* _Source records_

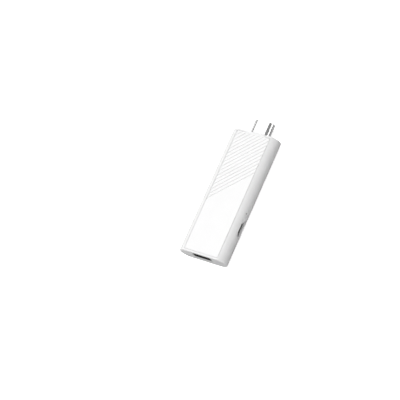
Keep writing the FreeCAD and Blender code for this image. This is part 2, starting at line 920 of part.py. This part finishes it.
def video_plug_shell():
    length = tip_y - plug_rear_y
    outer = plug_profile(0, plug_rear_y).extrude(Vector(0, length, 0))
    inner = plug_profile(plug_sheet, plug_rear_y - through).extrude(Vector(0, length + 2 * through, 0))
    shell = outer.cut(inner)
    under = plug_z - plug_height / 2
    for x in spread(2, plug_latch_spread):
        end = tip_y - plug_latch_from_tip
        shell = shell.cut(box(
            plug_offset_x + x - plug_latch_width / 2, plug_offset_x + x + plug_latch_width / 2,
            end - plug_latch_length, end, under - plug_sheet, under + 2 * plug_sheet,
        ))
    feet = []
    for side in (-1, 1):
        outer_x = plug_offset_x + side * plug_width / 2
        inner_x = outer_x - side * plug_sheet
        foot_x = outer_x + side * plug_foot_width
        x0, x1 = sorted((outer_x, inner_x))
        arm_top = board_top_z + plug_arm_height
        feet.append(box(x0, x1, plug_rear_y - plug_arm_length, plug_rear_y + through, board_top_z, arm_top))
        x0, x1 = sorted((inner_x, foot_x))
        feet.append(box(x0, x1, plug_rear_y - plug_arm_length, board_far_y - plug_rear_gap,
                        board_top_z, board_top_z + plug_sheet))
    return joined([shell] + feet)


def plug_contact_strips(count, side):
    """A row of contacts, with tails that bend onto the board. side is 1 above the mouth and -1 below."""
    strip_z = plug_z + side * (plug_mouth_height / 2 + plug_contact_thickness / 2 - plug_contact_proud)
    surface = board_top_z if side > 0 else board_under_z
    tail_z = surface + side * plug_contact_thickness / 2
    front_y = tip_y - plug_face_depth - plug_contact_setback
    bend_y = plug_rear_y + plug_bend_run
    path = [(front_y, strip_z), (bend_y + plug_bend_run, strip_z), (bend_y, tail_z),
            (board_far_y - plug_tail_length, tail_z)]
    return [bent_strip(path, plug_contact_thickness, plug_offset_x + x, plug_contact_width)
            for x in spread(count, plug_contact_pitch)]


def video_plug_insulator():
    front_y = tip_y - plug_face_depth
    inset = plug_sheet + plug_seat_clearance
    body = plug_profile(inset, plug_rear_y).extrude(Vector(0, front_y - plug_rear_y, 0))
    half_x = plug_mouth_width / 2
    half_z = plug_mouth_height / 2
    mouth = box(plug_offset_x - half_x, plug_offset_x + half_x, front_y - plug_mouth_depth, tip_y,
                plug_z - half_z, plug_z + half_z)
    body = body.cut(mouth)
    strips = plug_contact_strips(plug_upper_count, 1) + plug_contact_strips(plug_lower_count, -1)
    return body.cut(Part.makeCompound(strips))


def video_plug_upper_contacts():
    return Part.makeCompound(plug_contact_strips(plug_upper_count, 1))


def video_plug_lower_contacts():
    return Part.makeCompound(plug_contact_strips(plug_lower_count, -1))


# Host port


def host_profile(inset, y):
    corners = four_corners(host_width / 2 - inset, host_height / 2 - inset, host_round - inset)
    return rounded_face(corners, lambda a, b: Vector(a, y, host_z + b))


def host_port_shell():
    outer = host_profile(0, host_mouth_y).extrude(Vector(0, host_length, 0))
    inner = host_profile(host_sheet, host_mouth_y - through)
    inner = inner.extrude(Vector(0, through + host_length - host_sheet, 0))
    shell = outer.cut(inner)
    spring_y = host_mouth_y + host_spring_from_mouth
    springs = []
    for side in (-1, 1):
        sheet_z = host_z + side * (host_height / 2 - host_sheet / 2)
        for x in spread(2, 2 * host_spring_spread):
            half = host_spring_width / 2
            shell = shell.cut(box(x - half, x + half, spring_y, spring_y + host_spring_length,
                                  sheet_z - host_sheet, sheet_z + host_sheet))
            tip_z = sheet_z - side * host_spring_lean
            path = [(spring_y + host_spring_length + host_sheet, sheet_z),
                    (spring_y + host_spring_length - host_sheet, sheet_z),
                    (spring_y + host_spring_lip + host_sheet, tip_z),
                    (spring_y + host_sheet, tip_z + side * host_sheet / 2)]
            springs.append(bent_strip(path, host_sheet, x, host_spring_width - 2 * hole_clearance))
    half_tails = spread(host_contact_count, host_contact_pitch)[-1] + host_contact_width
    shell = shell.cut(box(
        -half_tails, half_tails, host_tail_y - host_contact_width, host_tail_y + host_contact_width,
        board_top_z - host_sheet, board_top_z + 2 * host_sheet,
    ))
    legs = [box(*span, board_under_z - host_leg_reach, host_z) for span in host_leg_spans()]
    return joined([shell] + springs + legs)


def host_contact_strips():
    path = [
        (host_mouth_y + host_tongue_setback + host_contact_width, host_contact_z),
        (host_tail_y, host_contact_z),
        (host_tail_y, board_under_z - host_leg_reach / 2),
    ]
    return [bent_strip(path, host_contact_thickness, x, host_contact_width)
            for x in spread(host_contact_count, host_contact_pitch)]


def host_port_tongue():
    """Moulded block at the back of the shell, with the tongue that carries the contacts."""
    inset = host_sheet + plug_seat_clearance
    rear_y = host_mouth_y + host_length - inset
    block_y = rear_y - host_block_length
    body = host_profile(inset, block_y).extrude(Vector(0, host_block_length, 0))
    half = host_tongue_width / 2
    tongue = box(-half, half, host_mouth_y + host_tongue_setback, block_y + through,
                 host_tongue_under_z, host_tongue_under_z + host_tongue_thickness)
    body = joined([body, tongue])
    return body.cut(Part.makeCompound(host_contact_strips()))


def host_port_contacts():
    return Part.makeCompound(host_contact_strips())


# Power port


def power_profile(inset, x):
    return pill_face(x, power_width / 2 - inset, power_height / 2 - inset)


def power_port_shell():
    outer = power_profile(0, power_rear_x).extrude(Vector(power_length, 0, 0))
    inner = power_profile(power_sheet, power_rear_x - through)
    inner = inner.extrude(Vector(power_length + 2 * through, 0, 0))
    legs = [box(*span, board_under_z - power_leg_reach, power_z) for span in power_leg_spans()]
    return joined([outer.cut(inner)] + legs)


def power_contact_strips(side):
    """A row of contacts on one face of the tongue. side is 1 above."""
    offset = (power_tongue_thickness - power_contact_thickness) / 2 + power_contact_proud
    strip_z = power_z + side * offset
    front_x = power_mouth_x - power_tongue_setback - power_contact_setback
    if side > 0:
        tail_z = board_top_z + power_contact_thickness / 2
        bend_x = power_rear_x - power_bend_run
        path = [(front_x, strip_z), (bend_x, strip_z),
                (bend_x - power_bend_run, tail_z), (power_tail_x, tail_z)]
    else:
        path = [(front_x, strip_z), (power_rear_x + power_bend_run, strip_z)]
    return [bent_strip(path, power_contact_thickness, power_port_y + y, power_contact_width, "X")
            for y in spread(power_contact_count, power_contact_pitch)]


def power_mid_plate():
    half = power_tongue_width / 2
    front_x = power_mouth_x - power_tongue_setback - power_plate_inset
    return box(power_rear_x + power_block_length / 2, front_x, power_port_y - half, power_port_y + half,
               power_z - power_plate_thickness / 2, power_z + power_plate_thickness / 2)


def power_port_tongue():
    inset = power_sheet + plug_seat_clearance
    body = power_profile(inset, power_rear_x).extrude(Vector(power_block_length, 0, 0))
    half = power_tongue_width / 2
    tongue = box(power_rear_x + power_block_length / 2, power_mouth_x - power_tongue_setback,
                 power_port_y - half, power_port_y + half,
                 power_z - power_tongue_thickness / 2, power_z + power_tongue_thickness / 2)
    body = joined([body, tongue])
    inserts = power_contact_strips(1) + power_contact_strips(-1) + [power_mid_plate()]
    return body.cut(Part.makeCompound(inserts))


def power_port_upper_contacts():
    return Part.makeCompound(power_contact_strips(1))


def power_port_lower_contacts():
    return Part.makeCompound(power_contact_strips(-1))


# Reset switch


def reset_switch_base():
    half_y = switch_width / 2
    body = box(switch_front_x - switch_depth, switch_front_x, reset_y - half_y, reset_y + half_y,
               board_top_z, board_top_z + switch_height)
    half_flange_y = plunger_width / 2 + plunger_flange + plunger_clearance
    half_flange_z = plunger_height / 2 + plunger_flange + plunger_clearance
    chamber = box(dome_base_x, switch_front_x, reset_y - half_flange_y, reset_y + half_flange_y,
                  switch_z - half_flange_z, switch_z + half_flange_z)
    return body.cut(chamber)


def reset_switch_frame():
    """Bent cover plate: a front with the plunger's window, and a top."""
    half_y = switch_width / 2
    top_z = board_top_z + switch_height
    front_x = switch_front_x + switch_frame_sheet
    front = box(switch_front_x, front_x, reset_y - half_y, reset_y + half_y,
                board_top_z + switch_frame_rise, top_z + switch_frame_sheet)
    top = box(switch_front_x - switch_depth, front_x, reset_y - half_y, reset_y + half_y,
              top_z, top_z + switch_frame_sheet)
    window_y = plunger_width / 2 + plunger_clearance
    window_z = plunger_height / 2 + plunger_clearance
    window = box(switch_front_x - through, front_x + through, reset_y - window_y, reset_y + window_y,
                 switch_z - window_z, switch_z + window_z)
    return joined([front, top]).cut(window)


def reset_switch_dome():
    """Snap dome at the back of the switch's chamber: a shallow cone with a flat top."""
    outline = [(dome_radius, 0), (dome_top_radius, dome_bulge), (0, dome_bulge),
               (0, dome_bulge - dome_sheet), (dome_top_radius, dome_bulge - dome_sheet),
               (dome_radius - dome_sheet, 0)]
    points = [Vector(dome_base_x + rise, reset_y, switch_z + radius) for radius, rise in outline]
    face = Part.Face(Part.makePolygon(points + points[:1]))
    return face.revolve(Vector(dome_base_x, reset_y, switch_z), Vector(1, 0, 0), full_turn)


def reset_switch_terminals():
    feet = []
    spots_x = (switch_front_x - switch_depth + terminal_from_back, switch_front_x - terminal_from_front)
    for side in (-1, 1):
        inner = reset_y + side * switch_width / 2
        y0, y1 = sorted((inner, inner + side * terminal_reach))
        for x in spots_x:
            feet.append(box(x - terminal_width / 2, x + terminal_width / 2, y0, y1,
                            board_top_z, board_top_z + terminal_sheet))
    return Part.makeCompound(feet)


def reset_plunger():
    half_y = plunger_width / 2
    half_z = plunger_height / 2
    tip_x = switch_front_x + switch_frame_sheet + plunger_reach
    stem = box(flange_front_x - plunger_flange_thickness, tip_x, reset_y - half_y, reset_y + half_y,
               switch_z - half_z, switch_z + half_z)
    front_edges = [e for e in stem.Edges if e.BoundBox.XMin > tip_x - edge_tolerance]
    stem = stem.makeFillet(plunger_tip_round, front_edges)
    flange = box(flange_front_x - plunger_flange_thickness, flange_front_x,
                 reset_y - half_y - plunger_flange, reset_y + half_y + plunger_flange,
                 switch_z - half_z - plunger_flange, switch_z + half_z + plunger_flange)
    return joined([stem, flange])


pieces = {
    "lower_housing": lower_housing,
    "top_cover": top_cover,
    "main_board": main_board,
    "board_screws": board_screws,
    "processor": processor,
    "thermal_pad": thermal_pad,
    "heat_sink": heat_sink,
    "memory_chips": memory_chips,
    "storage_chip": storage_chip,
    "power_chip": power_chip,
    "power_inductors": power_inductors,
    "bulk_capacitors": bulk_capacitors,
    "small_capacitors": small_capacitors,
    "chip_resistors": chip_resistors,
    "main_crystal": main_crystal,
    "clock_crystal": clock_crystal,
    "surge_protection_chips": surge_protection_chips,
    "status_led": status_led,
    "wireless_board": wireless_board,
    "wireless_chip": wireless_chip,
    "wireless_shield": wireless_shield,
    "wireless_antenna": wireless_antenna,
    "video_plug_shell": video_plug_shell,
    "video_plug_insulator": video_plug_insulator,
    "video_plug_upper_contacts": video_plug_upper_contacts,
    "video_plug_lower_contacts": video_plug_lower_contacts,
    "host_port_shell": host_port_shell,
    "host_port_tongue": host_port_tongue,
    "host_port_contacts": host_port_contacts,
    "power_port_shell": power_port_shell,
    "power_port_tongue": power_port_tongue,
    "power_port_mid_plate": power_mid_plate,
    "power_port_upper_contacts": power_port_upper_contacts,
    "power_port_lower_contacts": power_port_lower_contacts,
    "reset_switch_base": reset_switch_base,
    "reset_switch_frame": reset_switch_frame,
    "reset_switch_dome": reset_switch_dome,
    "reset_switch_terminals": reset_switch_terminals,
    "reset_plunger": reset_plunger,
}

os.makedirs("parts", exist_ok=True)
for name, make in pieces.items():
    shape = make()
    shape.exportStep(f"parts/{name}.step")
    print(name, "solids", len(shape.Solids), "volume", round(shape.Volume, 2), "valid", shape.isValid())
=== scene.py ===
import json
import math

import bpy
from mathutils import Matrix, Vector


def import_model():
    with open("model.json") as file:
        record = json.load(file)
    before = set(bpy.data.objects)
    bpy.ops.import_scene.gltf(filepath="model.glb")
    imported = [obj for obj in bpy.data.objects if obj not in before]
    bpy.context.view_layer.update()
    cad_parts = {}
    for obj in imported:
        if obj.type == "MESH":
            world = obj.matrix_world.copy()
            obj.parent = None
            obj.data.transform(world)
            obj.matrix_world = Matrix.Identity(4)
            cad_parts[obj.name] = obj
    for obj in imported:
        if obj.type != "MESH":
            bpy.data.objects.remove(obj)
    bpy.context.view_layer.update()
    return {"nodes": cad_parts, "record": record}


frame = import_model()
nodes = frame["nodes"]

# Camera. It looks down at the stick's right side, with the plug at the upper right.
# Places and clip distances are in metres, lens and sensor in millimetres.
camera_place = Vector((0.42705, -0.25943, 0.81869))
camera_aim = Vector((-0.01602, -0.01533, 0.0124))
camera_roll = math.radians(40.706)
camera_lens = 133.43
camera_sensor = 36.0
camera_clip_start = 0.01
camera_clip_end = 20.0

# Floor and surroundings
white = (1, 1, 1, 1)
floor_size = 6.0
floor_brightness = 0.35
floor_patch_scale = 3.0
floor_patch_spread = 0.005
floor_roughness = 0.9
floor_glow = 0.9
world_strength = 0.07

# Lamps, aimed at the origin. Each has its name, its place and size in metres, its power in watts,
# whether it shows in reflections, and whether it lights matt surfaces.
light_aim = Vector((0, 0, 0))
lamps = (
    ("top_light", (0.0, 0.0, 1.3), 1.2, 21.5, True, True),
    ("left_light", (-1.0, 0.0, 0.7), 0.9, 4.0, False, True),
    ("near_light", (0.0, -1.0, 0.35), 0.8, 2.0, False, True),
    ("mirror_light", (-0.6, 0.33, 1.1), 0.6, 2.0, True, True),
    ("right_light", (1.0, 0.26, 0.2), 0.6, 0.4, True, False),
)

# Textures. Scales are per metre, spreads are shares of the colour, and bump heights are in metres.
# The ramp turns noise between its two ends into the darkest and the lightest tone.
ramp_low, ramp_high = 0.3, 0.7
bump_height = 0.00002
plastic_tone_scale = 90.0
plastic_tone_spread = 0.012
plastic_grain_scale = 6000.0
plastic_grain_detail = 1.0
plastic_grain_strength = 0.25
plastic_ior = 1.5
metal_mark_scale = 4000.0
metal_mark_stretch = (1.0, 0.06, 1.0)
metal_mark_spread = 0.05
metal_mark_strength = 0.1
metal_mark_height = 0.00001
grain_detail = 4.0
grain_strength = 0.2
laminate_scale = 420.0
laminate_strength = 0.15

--

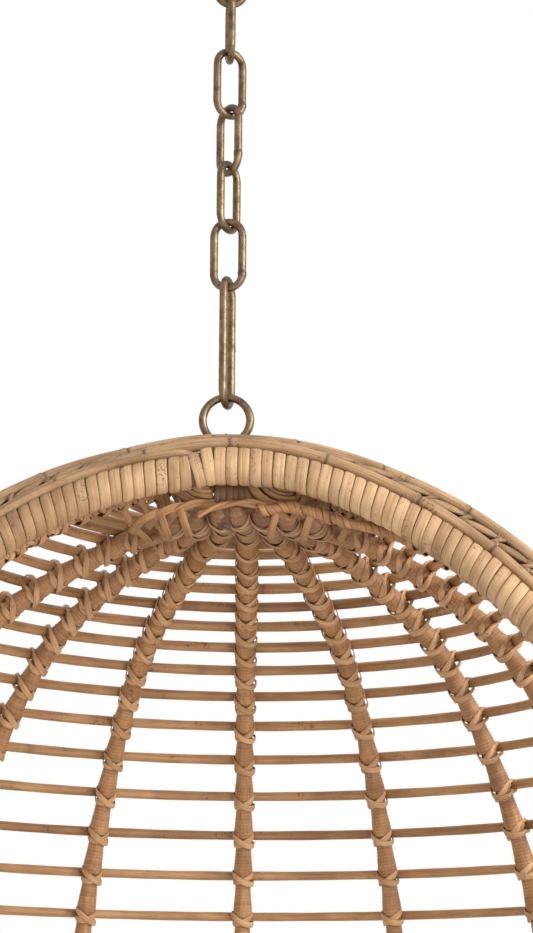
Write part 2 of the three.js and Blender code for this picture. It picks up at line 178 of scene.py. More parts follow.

* _Objective_
Begin at the line containing "obj.matrix_world = Matrix.Identity(4)", end at the line containing "world_strength = 0.07", and reproduce every line in that range exactly, both ends included.

* _Exercise output_
            obj.matrix_world = Matrix.Identity(4)
            cad_parts[obj.name] = obj
    for obj in imported:
        if obj.type != "MESH":
            bpy.data.objects.remove(obj)
    bpy.context.view_layer.update()
    return {"nodes": cad_parts, "record": record}


frame = import_model()
nodes = frame["nodes"]

# Camera. It looks down at the stick's right side, with the plug at the upper right.
# Places and clip distances are in metres, lens and sensor in millimetres.
camera_place = Vector((0.42705, -0.25943, 0.81869))
camera_aim = Vector((-0.01602, -0.01533, 0.0124))
camera_roll = math.radians(40.706)
camera_lens = 133.43
camera_sensor = 36.0
camera_clip_start = 0.01
camera_clip_end = 20.0

# Floor and surroundings
white = (1, 1, 1, 1)
floor_size = 6.0
floor_brightness = 0.35
floor_patch_scale = 3.0
floor_patch_spread = 0.005
floor_roughness = 0.9
floor_glow = 0.9
world_strength = 0.07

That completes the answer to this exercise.